One of our new PhD fellows joining the Climate Narratives team is Iliana-Vasiliki Ntinou. In this post she introduces herself.
My name is Iliana-Vasiliki Ntinou, and I am a new PhD student at the Department of Biological Sciences at the University of Bergen. My PhD is part of the interdisciplinary project Climate Narratives which is about expanding our knowledge and understanding of the impacts of climate change on physical and biological processes as well as its societal consequences for indigenous communities. For the next four years, I will focus on the impact of oceanographic conditions on the seasonal and longer-term dynamics of the plankton community in Disko Bay, Greenland. My advisers are Øystein Varpe (UiB), Lars H. Smedsrud (UiB) and Torkel G. Nielsen (DTU). I look forward to disentangling the processes of this complex system and diving deeper into the field of marine plankton ecology in polar ecosystems.

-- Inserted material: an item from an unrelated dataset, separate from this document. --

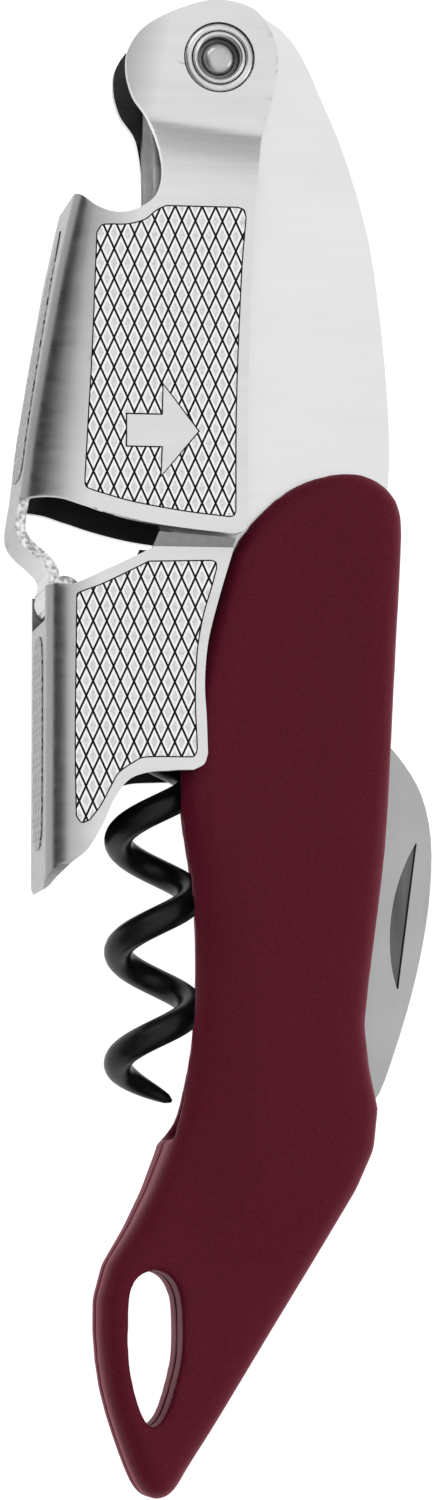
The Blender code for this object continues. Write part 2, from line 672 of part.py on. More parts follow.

I am a marine biologist with a keen interest in plankton ecology at polar ecosystems. I originally come from Greece where I studied biology at the Aristotle University of Thessaloniki and focused on the biodiversity and abundance of the phytoplankton and zooplankton community at a coastal site of Thermaikos Gulf, Greece. Afterwards, I completed an internship at the Fisheries Research Institute in Greece and took part in monitoring of water quality in Kavala Gulf and Nestos Lagoons. Later on, I obtained my master’s degree in Marine Biology at the University of Bergen. I completed my master thesis as part of the Nansen Legacy project, on the elemental composition of particulate matter in the Northern Barents Sea and investigated dominant microalgal groups and the physical processes that explain their distribution patterns and origins.